→ PROBLEM DESCRIPTION
Reproduce verbatim the lines up to and including the one with "return np.stack([x, y, featherHeight(along)", starting from the first.

3D code data
+ + + +

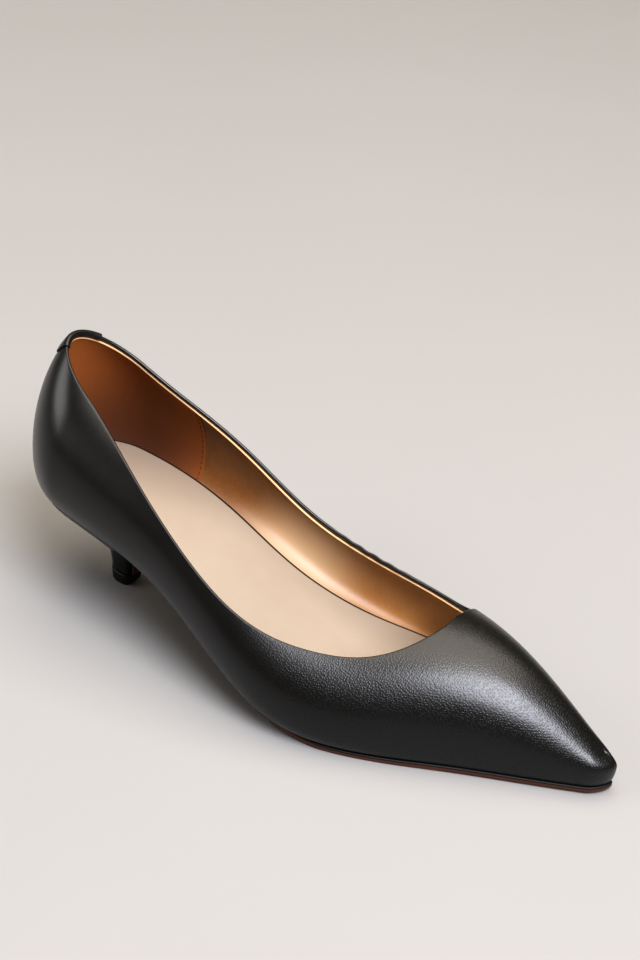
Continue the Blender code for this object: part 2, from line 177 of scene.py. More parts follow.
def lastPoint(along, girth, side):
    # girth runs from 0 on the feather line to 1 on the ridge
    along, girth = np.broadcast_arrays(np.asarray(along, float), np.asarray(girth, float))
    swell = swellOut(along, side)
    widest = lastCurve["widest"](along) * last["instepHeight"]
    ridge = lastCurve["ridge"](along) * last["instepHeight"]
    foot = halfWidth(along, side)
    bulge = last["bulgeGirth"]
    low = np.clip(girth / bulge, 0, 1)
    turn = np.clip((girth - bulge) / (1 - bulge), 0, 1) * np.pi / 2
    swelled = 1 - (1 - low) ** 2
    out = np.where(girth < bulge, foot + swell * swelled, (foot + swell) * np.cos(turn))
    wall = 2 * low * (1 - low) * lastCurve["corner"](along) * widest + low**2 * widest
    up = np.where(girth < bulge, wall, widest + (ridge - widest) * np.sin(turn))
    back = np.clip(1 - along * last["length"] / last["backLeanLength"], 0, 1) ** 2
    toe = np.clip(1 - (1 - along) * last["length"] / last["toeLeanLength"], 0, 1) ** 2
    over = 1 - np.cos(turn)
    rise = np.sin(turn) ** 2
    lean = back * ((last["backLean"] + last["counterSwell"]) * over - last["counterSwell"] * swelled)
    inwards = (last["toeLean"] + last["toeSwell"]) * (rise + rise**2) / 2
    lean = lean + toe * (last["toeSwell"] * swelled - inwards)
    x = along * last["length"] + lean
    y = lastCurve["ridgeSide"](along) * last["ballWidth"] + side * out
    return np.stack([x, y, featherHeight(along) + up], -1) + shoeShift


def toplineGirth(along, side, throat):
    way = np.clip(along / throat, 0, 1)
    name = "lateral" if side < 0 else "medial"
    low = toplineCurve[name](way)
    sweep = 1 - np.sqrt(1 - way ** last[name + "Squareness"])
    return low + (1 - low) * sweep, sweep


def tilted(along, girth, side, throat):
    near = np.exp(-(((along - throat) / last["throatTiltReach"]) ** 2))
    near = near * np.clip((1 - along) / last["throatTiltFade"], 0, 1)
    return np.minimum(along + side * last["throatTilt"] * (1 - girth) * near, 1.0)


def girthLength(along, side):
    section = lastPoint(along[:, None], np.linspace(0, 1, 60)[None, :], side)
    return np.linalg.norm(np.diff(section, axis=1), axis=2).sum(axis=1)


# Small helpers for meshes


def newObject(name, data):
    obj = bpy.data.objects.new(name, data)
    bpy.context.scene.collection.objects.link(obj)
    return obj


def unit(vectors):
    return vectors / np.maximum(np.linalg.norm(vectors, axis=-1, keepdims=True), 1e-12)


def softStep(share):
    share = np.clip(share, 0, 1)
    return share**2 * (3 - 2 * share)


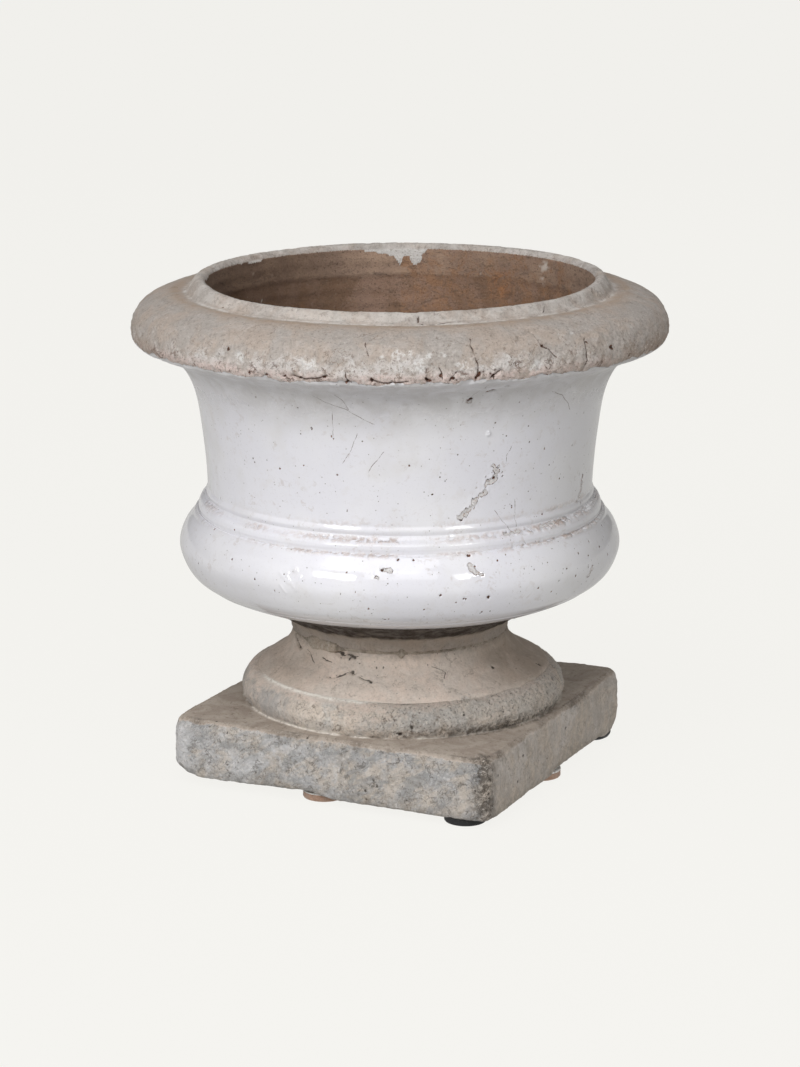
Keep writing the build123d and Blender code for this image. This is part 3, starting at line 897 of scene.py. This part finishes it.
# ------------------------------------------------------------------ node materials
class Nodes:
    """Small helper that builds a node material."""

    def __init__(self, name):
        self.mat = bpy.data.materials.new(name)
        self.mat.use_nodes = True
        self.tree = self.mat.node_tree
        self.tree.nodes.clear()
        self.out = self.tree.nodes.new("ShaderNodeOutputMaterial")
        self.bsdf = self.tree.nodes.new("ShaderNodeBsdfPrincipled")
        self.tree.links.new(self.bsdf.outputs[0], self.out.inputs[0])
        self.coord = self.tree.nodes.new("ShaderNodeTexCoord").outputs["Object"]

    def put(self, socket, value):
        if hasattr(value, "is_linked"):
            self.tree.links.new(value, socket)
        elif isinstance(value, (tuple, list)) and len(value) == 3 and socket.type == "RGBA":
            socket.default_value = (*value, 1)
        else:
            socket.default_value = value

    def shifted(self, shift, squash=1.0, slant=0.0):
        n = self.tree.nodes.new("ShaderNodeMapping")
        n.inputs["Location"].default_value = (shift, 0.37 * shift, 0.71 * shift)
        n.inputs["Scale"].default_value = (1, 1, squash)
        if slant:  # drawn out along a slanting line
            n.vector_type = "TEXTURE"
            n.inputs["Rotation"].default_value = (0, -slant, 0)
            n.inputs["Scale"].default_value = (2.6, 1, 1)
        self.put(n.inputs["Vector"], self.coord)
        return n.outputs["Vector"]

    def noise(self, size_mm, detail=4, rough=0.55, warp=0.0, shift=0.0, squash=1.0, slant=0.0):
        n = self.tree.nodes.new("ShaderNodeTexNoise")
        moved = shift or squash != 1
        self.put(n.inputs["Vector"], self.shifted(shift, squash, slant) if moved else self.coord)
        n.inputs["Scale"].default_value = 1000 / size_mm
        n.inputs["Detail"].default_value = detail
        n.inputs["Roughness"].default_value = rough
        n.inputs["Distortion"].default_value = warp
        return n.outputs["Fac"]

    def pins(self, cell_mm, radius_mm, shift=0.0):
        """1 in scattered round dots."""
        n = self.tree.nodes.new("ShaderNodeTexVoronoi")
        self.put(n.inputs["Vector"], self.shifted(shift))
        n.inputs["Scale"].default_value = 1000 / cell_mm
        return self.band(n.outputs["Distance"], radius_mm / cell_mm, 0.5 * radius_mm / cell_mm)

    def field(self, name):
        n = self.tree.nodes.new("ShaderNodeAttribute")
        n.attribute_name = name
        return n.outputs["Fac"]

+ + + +

→ ANSWER TO THE TASK
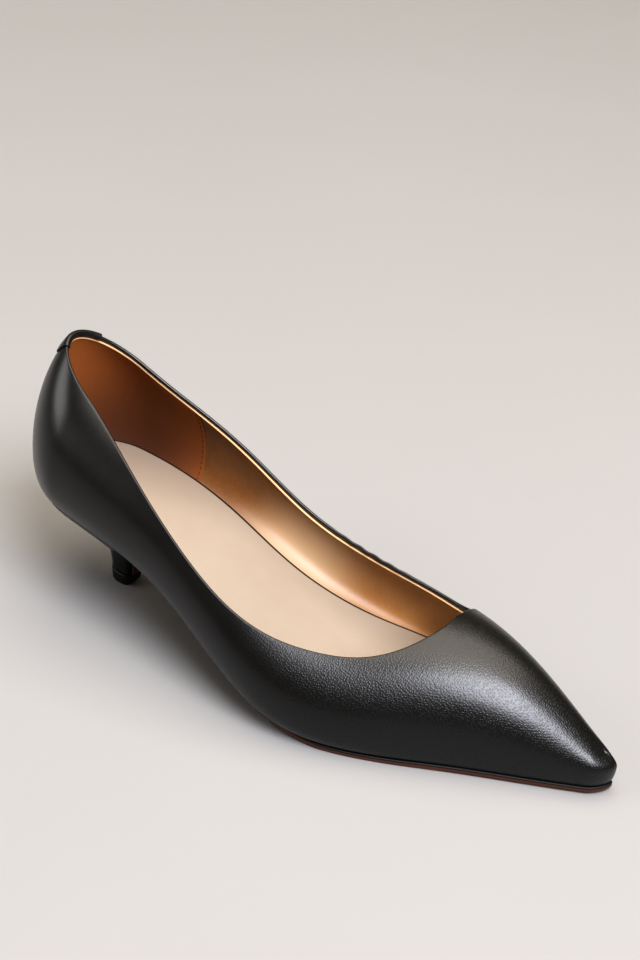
Continue the Blender code for this object: part 2, from line 177 of scene.py. More parts follow.
def lastPoint(along, girth, side):
    # girth runs from 0 on the feather line to 1 on the ridge
    along, girth = np.broadcast_arrays(np.asarray(along, float), np.asarray(girth, float))
    swell = swellOut(along, side)
    widest = lastCurve["widest"](along) * last["instepHeight"]
    ridge = lastCurve["ridge"](along) * last["instepHeight"]
    foot = halfWidth(along, side)
    bulge = last["bulgeGirth"]
    low = np.clip(girth / bulge, 0, 1)
    turn = np.clip((girth - bulge) / (1 - bulge), 0, 1) * np.pi / 2
    swelled = 1 - (1 - low) ** 2
    out = np.where(girth < bulge, foot + swell * swelled, (foot + swell) * np.cos(turn))
    wall = 2 * low * (1 - low) * lastCurve["corner"](along) * widest + low**2 * widest
    up = np.where(girth < bulge, wall, widest + (ridge - widest) * np.sin(turn))
    back = np.clip(1 - along * last["length"] / last["backLeanLength"], 0, 1) ** 2
    toe = np.clip(1 - (1 - along) * last["length"] / last["toeLeanLength"], 0, 1) ** 2
    over = 1 - np.cos(turn)
    rise = np.sin(turn) ** 2
    lean = back * ((last["backLean"] + last["counterSwell"]) * over - last["counterSwell"] * swelled)
    inwards = (last["toeLean"] + last["toeSwell"]) * (rise + rise**2) / 2
    lean = lean + toe * (last["toeSwell"] * swelled - inwards)
    x = along * last["length"] + lean
    y = lastCurve["ridgeSide"](along) * last["ballWidth"] + side * out
    return np.stack([x, y, featherHeight(along) + up], -1) + shoeShift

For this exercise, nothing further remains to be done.